RAW RECORDS:
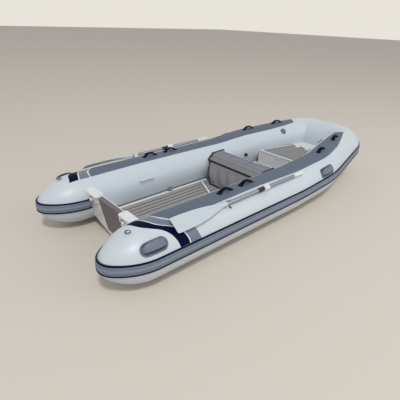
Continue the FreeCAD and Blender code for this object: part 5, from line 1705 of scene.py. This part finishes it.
# Stage
class TENDER_OT_stage(Operator):
    """Floor, lights, background and camera"""
    bl_idname = "tender.stage"
    bl_label = "Stage"

    def execute(self, context):
        scene = context.scene
        scene.view_settings.view_transform = "Standard"
        self.floor()
        self.world(scene)
        self.lamp("key", (-6.4, -9.2, 15.6), 2.4, 1450, (1.0, 0.99, 0.975))
        self.lamp("fill", (4.0, -7.5, 4.0), 7.0, 120, (0.97, 0.985, 1.0))
        self.camera(scene)
        return {"FINISHED"}

    def floor(self):
        mesh = bpy.data.meshes.new("studio_floor")
        reach = 60.0
        mesh.from_pydata([(-reach, -reach, 0), (reach, -reach, 0), (reach, reach, 0), (-reach, reach, 0)], [],
                         [(0, 1, 2, 3)])
        # plain painted board: matt and even
        mesh.materials.append(material("painted_floor", colours().floor, 0.9, specular=0.2)[0])
        floor = bpy.data.objects.new("studio_floor", mesh)
        bpy.context.scene.collection.objects.link(floor)

    def world(self, scene):
        world = bpy.data.worlds.new("studio")
        world.use_nodes = True
        scene.world = world
        tree = world.node_tree
        light = tree.nodes["Background"]
        light.inputs["Color"].default_value = (0.94, 0.965, 1.0, 1)
        light.inputs["Strength"].default_value = 0.55
        seen = add(tree, "ShaderNodeBackground", values={"Color": opaque(srgb("E8E4DC")), "Strength": 1.0})
        ray = add(tree, "ShaderNodeLightPath").outputs
        glossy = add(tree, "ShaderNodeMath", {0: ray["Is Camera Ray"], 1: ray["Is Glossy Ray"]},
                     operation="MAXIMUM")
        clear = add(tree, "ShaderNodeMath", {0: glossy.outputs["Value"], 1: ray["Is Transmission Ray"]},
                    operation="MAXIMUM")
        mix = add(tree, "ShaderNodeMixShader", {0: clear.outputs["Value"], 1: light.outputs["Background"],
                                                2: seen.outputs["Background"]})
        tree.links.new(mix.outputs["Shader"], tree.nodes["World Output"].inputs["Surface"])

    def lamp(self, name, place, size, power, tint):
        data = bpy.data.lights.new(name, "AREA")
        data.shape, data.size, data.energy, data.color = "DISK", size, power, tint
        lamp = bpy.data.objects.new(name, data)
        lamp.location = place
        lamp.rotation_mode = "QUATERNION"
        lamp.rotation_quaternion = (Vector((0, 0, 0.2)) - Vector(place)).to_track_quat("-Z", "Y")
        bpy.context.scene.collection.objects.link(lamp)

    def camera(self, scene):
        """The photograph's viewpoint, from its horizon and the boat's own lengths."""
        azimuth, elevation, roll = -0.7508, 0.4708, 0.0384
        back = Vector((math.sin(azimuth) * math.cos(elevation), -math.cos(azimuth) * math.cos(elevation),
                       math.sin(elevation)))
        right = (-back).cross(Vector((0, 0, 1))).normalized()
        up = right.cross(-back)
        side = right * math.cos(roll) + up * math.sin(roll)
        top = up * math.cos(roll) - right * math.sin(roll)
        data = bpy.data.cameras.new("view")
        data.sensor_width, data.lens = 36.0, 31.796
        camera = bpy.data.objects.new("view", data)
        place = Matrix((side, top, back)).transposed().to_4x4()
        place.translation = Vector((-2.70964, -2.3349, 1.7323))
        camera.matrix_world = place
        scene.collection.objects.link(camera)
        scene.camera = camera


class TENDER_PT_panel(Panel):
    """Every part of the tender, in the order in which it is built"""
    bl_idname = "TENDER_PT_panel"
    bl_label = "Tender"
    bl_space_type = "VIEW_3D"
    bl_region_type = "UI"
    bl_category = "Tender"

    def draw(self, context):
        layout = self.layout
        for group in (context.scene.tender_form, context.scene.tender_colours):
            box = layout.box()
            for name in type(group).__annotations__:
                box.prop(group, name)
        for step in STEPS:
            layout.operator(step.bl_idname)


STEPS = (
    TENDER_OT_stage, TENDER_OT_air_tubes, TENDER_OT_strake, TENDER_OT_stripes, TENDER_OT_handles,
    TENDER_OT_grips, TENDER_OT_hull, TENDER_OT_mats, TENDER_OT_transom, TENDER_OT_locker, TENDER_OT_seat,
    TENDER_OT_bag, TENDER_OT_oars, TENDER_OT_fittings,
)
CLASSES = (TenderColours, TenderForm, *STEPS, TENDER_PT_panel)


def register():
    for item in CLASSES:
        bpy.utils.register_class(item)
    bpy.types.Scene.tender_colours = PointerProperty(type=TenderColours)
    bpy.types.Scene.tender_form = PointerProperty(type=TenderForm)


def unregister():
    del bpy.types.Scene.tender_form
    del bpy.types.Scene.tender_colours
    for item in reversed(CLASSES):
        bpy.utils.unregister_class(item)


def main():
    register()
    for step in STEPS:
        group, name = step.bl_idname.split(".")
        getattr(getattr(bpy.ops, group), name)()


if __name__ == "__main__":
    main()
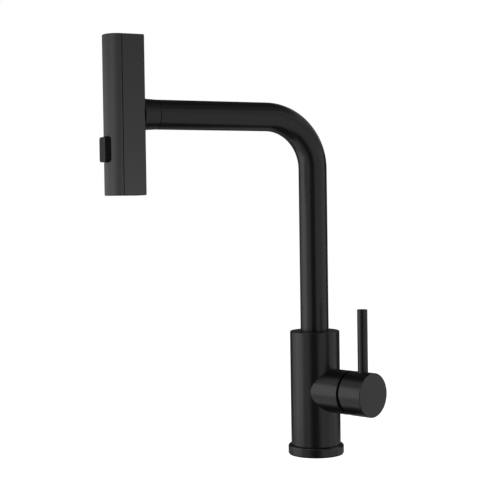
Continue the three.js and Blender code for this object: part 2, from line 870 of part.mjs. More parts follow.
const faucet = new THREE.Group();
faucet.name = 'pull_out_faucet';
pieces.forEach(([name, geometry, finish]) => {
  const mesh = new THREE.Mesh(toGeometry(toSolid(geometry)), new THREE.MeshStandardMaterial(finishes[finish]));
  mesh.name = name;
  faucet.add(mesh);
});

export default faucet;
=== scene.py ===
import json
from math import cos, hypot, pi, radians, sin, tan

import bmesh
import bpy
from mathutils import Matrix, Vector


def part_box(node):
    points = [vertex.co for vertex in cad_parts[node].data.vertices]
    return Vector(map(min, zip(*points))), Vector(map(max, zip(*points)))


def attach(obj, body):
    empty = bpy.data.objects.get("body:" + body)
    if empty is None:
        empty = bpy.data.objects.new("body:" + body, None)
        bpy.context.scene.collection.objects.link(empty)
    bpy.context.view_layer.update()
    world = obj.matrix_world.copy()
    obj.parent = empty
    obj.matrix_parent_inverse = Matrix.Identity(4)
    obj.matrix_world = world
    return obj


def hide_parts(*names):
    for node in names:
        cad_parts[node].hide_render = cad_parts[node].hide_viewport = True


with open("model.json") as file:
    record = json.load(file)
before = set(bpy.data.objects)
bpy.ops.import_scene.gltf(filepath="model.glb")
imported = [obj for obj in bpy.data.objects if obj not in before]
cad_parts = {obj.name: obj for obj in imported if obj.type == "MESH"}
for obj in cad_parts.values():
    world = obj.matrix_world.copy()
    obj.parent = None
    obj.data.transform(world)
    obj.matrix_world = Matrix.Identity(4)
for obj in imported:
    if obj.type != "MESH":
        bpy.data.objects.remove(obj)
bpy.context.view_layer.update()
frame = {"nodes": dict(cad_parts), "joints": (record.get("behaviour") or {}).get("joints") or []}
mm = 0.001
touching = 1e-6  # places this close are the same
nearby = 1e-5
joints = {joint["name"]: joint for joint in frame["joints"]}


def reach(node, direction):  # lowest and highest place of a node along a direction
    along = [vertex.co.dot(direction) for vertex in frame["nodes"][node].data.vertices]
    return min(along), max(along)


def levelFrame(direction, height):  # local z along a level direction, local y up
    up = Vector((0, 0, 1))
    side = up.cross(direction)
    matrix = Matrix((side, up, direction)).transposed().to_4x4()
    matrix.translation = (0, 0, height)
    return matrix


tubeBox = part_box("spout_tube")
tubeRadius = tubeBox[1].x
spoutHeight = tubeBox[1].z - tubeRadius
handleAxis = Vector(joints["lever_turn"]["axis"]).normalized()
handleHeight = joints["lever_turn"]["pos_m"][2]
handleFrame = levelFrame(handleAxis, handleHeight)
armAxis = Vector((0, -1, 0))
armFrame = levelFrame(armAxis, spoutHeight)

cameraSettings = {
    "azimuth": 65.48,
    "elevation": 1.46,
    "roll": -0.84,
    "distance": 1.2133,
    "aim": (-0.0312, -0.0674, 0.2174),
    "lens": 90,
    "sensor": 36,
    "nearest": 0.01,
}


def addCamera(settings):
    a, e, r = (radians(settings[key]) for key in ("azimuth", "elevation", "roll"))
    back = Vector((sin(a) * cos(e), -cos(a) * cos(e), sin(e)))
    right = Vector((cos(a), sin(a), 0))
    up = back.cross(right)
    across = right * cos(r) + up * sin(r)
    upright = up * cos(r) - right * sin(r)
    data = bpy.data.cameras.new("studioCamera")
    data.lens = settings["lens"]
    data.sensor_width = settings["sensor"]
    data.clip_start = settings["nearest"]
    camera = bpy.data.objects.new("studioCamera", data)
    bpy.context.scene.collection.objects.link(camera)
    matrix = Matrix((across, upright, back)).transposed().to_4x4()
    matrix.translation = Vector(settings["aim"]) + back * settings["distance"]
    camera.matrix_world = matrix
    bpy.context.scene.camera = camera
    return back, right


towardsCamera, towardsRight = addCamera(cameraSettings)

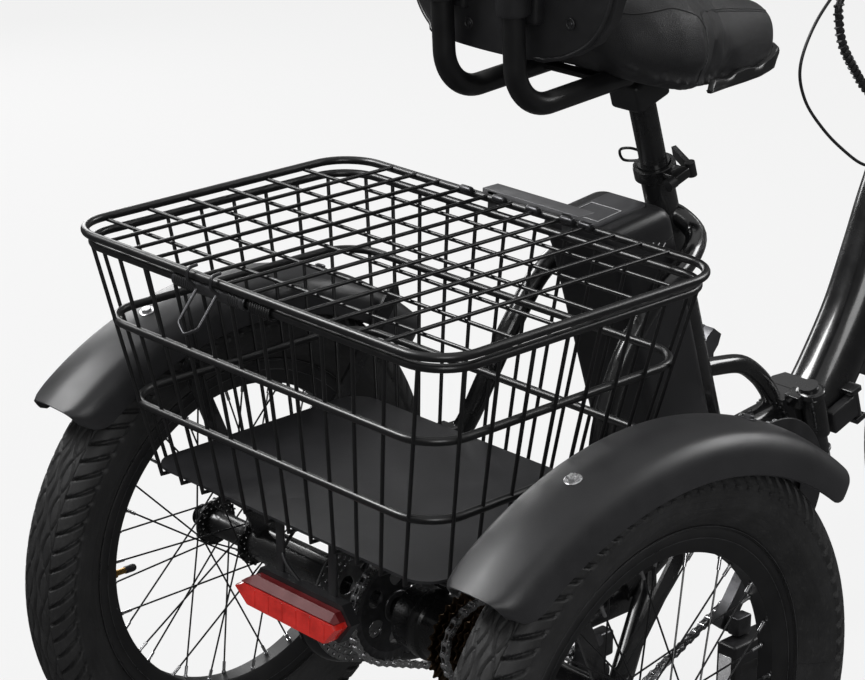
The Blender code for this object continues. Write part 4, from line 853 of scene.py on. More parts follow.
# ================================================================ front frame and fold latch
part("front_frame", "frame_paint", [
    tube(smooth_path([(0, 0.643, 0.359), (0, 0.6715, 0.3945), (0, 0.715, 0.461),
                      (0, 0.7473, 0.532), (0, 0.774, 0.5965), (0, 0.8095, 0.666),
                      (0, 0.855, 0.7195)], 6), 0.0375, 48),
    # head tube and its two collars
    rod(at_head(-0.004), at_head(0.122), 0.0230),
    rod(at_head(-0.012), at_head(0.002), 0.0270),
    rod(at_head(0.112), at_head(0.124), 0.0270),
    # front half of the hinge with its middle knuckle
    hinge_half(1),
    fold_block((-0.026, 0.0200, -0.036), (0.026, 0.0800, 0.012), 0.005),
    hinge_rod(-0.0185, 0.0265, 0.0120),
    fold_block((0.020, 0.0030, -0.0180), (0.042, 0.0210, 0.0260)),
    # ears that hold the fold latch
    fold_block((0.022, 0.0600, -0.0020), (0.054, 0.0780, 0.0055)),
    fold_block((0.022, 0.0600, -0.0430), (0.054, 0.0780, -0.0355)),
    fold_block((0.018, 0.0600, -0.0410), (0.029, 0.0780, 0.0040)),
])
latch_pivot = at_fold(0.0690, -0.0188, 0.0450)
part("fold_latch_lever", "black_plastic",
     [fold_block((0.0385, 0.0225, -0.0340), (0.0520, 0.0740, -0.0035), 0.003),
      rod(latch_pivot - FOLD_UP * 0.0160, latch_pivot + FOLD_UP * 0.0160, 0.0075),
      fold_block((0.0310, 0.0230, -0.0300), (0.0480, 0.0330, -0.0190), 0.002)])

# ---------------------------------------------------------------- fork
fork = [rod(at_head(-0.020), at_head(0.160), 0.0143),
        block((-0.082, -0.026, -0.014), (0.082, 0.026, 0.014), at_head(-0.030), HEAD_AXES,
              0.004)]
for side in (-1, 1):
    fork += [tube([at_head(-0.030, 0.0, side * 0.066), at_head(-0.250, 0.004, side * 0.066),
                   FRONT_AXLE + Vector((side * 0.062, -0.006, 0.016))], 0.0155, 32, 0.12),
             rod(FRONT_AXLE + X * side * 0.0545, FRONT_AXLE + X * side * 0.0625, 0.017)]
part("fork", "frame_paint", fork)

# ================================================================ stem, handlebar and controls
STEM_PIVOT = at_head(0.180, 0.0315)
BAR_UP = 0.402
BAR = at_head(BAR_UP)
part("stem_base", "frame_paint",
     [rod(at_head(0.1245), at_head(0.1720), 0.0220),
      block((-0.0175, 0.010, 0.158), (0.0175, 0.038, 0.1715), HEAD_LOW, HEAD_AXES),
      block((-0.0175, -0.004, -0.015), (-0.0095, 0.004, 0.0), STEM_PIVOT, HEAD_AXES),
      block((0.0095, -0.004, -0.015), (0.0175, 0.004, 0.0), STEM_PIVOT, HEAD_AXES),
      rod(STEM_PIVOT - X * 0.018, STEM_PIVOT - X * 0.0085, 0.0080),
      rod(STEM_PIVOT + X * 0.0085, STEM_PIVOT + X * 0.018, 0.0080),
      cross_rod(STEM_PIVOT, 0.016, 0.0030)])
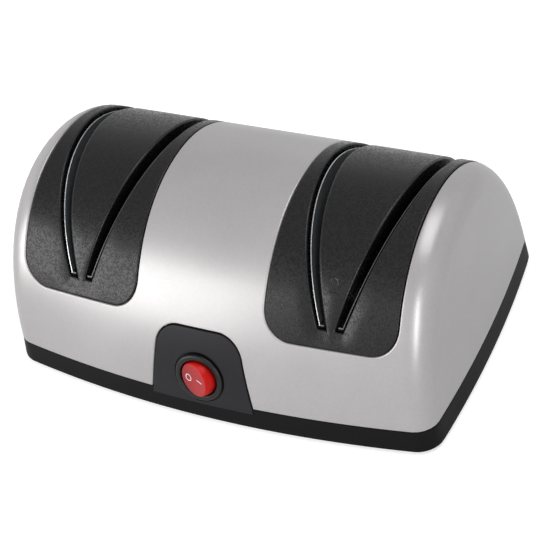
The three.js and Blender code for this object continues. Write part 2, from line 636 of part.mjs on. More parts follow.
// Rocker, level, with its pivot at the origin of its own frame and +Z out of the face
function rocker() {
  const ball = solid(new THREE.SphereGeometry(ROCKER_R, SEGMENTS, SEGMENTS / 2));
  const rim = Math.sqrt(ROCKER_R ** 2 - ROCKER_FACE ** 2);
  const hollow = (rim ** 2 + ROCKER_DISH ** 2) / (2 * ROCKER_DISH);
  const dish = new THREE.CylinderGeometry(hollow, hollow, 2 * ROCKER_R, 2 * SEGMENTS);
  dish.rotateY(Math.PI / SEGMENTS / 2);
  dish.translate(0, 0, ROCKER_FACE - ROCKER_DISH + hollow);
  const slab = block([-ROCKER_R, -ROCKER_R, -ROCKER_BACK], [ROCKER_R, ROCKER_R, ROCKER_FACE]);
  const pins = new THREE.CylinderGeometry(PIN_R, PIN_R, 2 * (ROCKER_R + PIN_REACH), FEW_SEGMENTS);
  return join(cut(ball.intersect(slab), solid(dish)), solid(pins));
}

// End bell of the motor: ring in the can, plate over it and a boss with the shaft's bore
function endBell(side) {
  const bore = SHAFT_R + BORE_CLEAR;
  const boss = bore + BELL_BOSS;
  const outer = MOTOR_R - MOTOR_WALL - GAP;
  const plate = MOTOR_HALF + GAP;
  const points = [
    [plate - GAP, bore],
    [plate - GAP, outer - BELL_RING],
    [plate - BELL_SPIGOT, outer - BELL_RING],
    [plate - BELL_SPIGOT, outer],
    [plate, outer],
    [plate, MOTOR_R],
    [plate + BELL_PLATE, MOTOR_R],
    [plate + BELL_PLATE, boss],
    [plate + BELL_PLATE + BELL_BOSS, boss],
    [plate + BELL_PLATE + BELL_BOSS, bore]];
  const mirrored = points.map(([along, radius]) => [-along, radius]).reverse();
  return turned(side > 0 ? points : mirrored, FEW_SEGMENTS);
}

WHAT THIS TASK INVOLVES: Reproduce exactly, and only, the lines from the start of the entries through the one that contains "bpy.context.scene.collection.objects.link(floor)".

THE COMPLETED TASK:
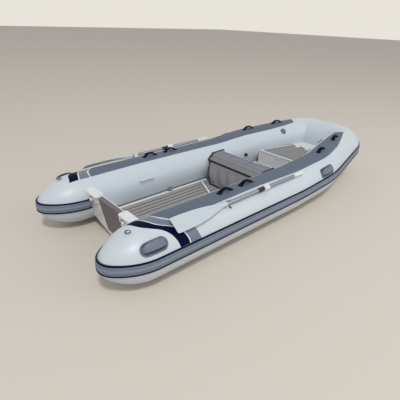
Continue the FreeCAD and Blender code for this object: part 5, from line 1705 of scene.py. This part finishes it.
# Stage
class TENDER_OT_stage(Operator):
    """Floor, lights, background and camera"""
    bl_idname = "tender.stage"
    bl_label = "Stage"

    def execute(self, context):
        scene = context.scene
        scene.view_settings.view_transform = "Standard"
        self.floor()
        self.world(scene)
        self.lamp("key", (-6.4, -9.2, 15.6), 2.4, 1450, (1.0, 0.99, 0.975))
        self.lamp("fill", (4.0, -7.5, 4.0), 7.0, 120, (0.97, 0.985, 1.0))
        self.camera(scene)
        return {"FINISHED"}

    def floor(self):
        mesh = bpy.data.meshes.new("studio_floor")
        reach = 60.0
        mesh.from_pydata([(-reach, -reach, 0), (reach, -reach, 0), (reach, reach, 0), (-reach, reach, 0)], [],
                         [(0, 1, 2, 3)])
        # plain painted board: matt and even
        mesh.materials.append(material("painted_floor", colours().floor, 0.9, specular=0.2)[0])
        floor = bpy.data.objects.new("studio_floor", mesh)
        bpy.context.scene.collection.objects.link(floor)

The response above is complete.